Available data ::
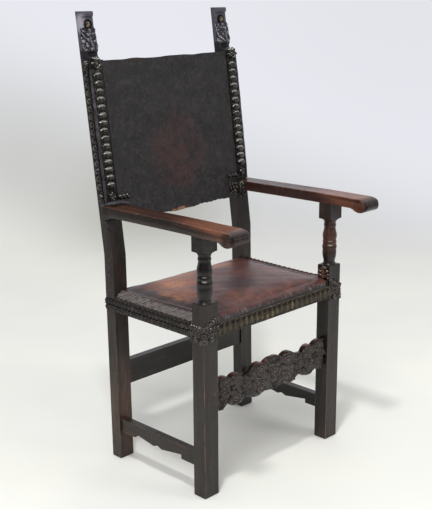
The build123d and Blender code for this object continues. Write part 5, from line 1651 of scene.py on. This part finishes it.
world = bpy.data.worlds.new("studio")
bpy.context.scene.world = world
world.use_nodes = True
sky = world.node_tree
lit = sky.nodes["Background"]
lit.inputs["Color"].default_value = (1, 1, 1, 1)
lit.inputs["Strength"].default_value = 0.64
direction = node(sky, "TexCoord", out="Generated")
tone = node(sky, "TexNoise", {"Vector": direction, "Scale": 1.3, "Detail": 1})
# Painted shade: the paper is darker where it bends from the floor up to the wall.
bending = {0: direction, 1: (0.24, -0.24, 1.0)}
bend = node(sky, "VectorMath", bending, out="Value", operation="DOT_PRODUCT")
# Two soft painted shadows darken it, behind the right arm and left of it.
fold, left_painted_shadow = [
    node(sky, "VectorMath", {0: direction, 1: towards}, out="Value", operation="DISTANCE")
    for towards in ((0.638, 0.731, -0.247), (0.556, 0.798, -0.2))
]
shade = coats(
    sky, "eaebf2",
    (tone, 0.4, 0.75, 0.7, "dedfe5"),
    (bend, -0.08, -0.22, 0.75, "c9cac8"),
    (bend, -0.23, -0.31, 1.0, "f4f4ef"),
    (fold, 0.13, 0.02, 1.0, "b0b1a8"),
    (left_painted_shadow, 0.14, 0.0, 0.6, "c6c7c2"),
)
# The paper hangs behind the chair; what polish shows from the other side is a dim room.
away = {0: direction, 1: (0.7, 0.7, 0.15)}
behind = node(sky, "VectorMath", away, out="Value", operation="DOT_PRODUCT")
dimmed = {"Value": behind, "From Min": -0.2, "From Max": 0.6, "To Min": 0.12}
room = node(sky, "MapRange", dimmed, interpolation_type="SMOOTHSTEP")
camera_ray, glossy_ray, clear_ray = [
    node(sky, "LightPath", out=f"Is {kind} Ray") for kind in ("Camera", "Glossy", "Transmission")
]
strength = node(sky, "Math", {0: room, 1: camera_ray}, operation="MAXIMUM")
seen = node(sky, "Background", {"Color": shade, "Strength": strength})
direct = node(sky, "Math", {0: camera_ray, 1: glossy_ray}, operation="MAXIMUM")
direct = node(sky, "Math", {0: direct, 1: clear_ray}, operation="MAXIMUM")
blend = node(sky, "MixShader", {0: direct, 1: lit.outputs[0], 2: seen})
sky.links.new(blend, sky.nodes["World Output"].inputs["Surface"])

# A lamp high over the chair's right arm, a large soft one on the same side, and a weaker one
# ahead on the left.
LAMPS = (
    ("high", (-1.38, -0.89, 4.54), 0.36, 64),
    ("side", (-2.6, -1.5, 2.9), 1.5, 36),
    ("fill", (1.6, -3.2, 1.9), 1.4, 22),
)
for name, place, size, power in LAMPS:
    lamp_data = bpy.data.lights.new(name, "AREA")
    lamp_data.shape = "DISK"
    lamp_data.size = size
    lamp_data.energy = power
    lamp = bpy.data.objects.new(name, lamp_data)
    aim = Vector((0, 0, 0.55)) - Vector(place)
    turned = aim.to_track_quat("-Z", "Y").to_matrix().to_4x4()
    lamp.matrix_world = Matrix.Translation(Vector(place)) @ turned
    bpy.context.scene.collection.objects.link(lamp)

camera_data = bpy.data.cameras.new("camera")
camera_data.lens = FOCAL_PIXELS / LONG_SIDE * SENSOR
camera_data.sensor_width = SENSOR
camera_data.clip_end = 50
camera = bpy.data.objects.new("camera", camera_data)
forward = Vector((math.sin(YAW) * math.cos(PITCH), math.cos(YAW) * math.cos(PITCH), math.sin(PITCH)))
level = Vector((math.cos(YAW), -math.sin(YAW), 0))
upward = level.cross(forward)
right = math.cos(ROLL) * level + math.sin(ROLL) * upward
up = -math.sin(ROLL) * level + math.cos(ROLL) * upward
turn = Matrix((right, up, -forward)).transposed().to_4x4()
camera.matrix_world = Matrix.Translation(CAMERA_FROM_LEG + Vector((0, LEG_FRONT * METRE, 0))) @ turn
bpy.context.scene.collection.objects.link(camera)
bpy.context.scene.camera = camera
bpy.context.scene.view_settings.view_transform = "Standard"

Requirement ::
Set down the material above again, word for word.

Problem solution ::
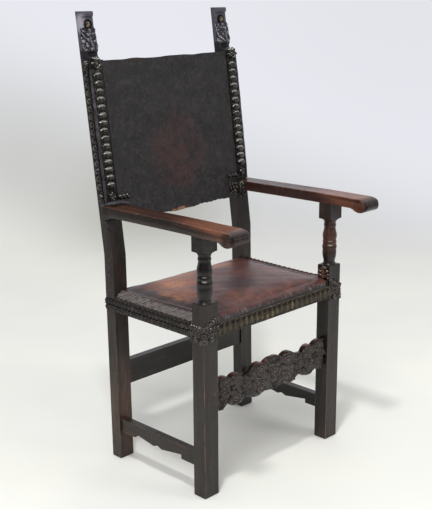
The build123d and Blender code for this object continues. Write part 5, from line 1651 of scene.py on. This part finishes it.
world = bpy.data.worlds.new("studio")
bpy.context.scene.world = world
world.use_nodes = True
sky = world.node_tree
lit = sky.nodes["Background"]
lit.inputs["Color"].default_value = (1, 1, 1, 1)
lit.inputs["Strength"].default_value = 0.64
direction = node(sky, "TexCoord", out="Generated")
tone = node(sky, "TexNoise", {"Vector": direction, "Scale": 1.3, "Detail": 1})
# Painted shade: the paper is darker where it bends from the floor up to the wall.
bending = {0: direction, 1: (0.24, -0.24, 1.0)}
bend = node(sky, "VectorMath", bending, out="Value", operation="DOT_PRODUCT")
# Two soft painted shadows darken it, behind the right arm and left of it.
fold, left_painted_shadow = [
    node(sky, "VectorMath", {0: direction, 1: towards}, out="Value", operation="DISTANCE")
    for towards in ((0.638, 0.731, -0.247), (0.556, 0.798, -0.2))
]
shade = coats(
    sky, "eaebf2",
    (tone, 0.4, 0.75, 0.7, "dedfe5"),
    (bend, -0.08, -0.22, 0.75, "c9cac8"),
    (bend, -0.23, -0.31, 1.0, "f4f4ef"),
    (fold, 0.13, 0.02, 1.0, "b0b1a8"),
    (left_painted_shadow, 0.14, 0.0, 0.6, "c6c7c2"),
)
# The paper hangs behind the chair; what polish shows from the other side is a dim room.
away = {0: direction, 1: (0.7, 0.7, 0.15)}
behind = node(sky, "VectorMath", away, out="Value", operation="DOT_PRODUCT")
dimmed = {"Value": behind, "From Min": -0.2, "From Max": 0.6, "To Min": 0.12}
room = node(sky, "MapRange", dimmed, interpolation_type="SMOOTHSTEP")
camera_ray, glossy_ray, clear_ray = [
    node(sky, "LightPath", out=f"Is {kind} Ray") for kind in ("Camera", "Glossy", "Transmission")
]
strength = node(sky, "Math", {0: room, 1: camera_ray}, operation="MAXIMUM")
seen = node(sky, "Background", {"Color": shade, "Strength": strength})
direct = node(sky, "Math", {0: camera_ray, 1: glossy_ray}, operation="MAXIMUM")
direct = node(sky, "Math", {0: direct, 1: clear_ray}, operation="MAXIMUM")
blend = node(sky, "MixShader", {0: direct, 1: lit.outputs[0], 2: seen})
sky.links.new(blend, sky.nodes["World Output"].inputs["Surface"])

# A lamp high over the chair's right arm, a large soft one on the same side, and a weaker one
# ahead on the left.
LAMPS = (
    ("high", (-1.38, -0.89, 4.54), 0.36, 64),
    ("side", (-2.6, -1.5, 2.9), 1.5, 36),
    ("fill", (1.6, -3.2, 1.9), 1.4, 22),
)
for name, place, size, power in LAMPS:
    lamp_data = bpy.data.lights.new(name, "AREA")
    lamp_data.shape = "DISK"
    lamp_data.size = size
    lamp_data.energy = power
    lamp = bpy.data.objects.new(name, lamp_data)
    aim = Vector((0, 0, 0.55)) - Vector(place)
    turned = aim.to_track_quat("-Z", "Y").to_matrix().to_4x4()
    lamp.matrix_world = Matrix.Translation(Vector(place)) @ turned
    bpy.context.scene.collection.objects.link(lamp)

camera_data = bpy.data.cameras.new("camera")
camera_data.lens = FOCAL_PIXELS / LONG_SIDE * SENSOR
camera_data.sensor_width = SENSOR
camera_data.clip_end = 50
camera = bpy.data.objects.new("camera", camera_data)
forward = Vector((math.sin(YAW) * math.cos(PITCH), math.cos(YAW) * math.cos(PITCH), math.sin(PITCH)))
level = Vector((math.cos(YAW), -math.sin(YAW), 0))
upward = level.cross(forward)
right = math.cos(ROLL) * level + math.sin(ROLL) * upward
up = -math.sin(ROLL) * level + math.cos(ROLL) * upward
turn = Matrix((right, up, -forward)).transposed().to_4x4()
camera.matrix_world = Matrix.Translation(CAMERA_FROM_LEG + Vector((0, LEG_FRONT * METRE, 0))) @ turn
bpy.context.scene.collection.objects.link(camera)
bpy.context.scene.camera = camera
bpy.context.scene.view_settings.view_transform = "Standard"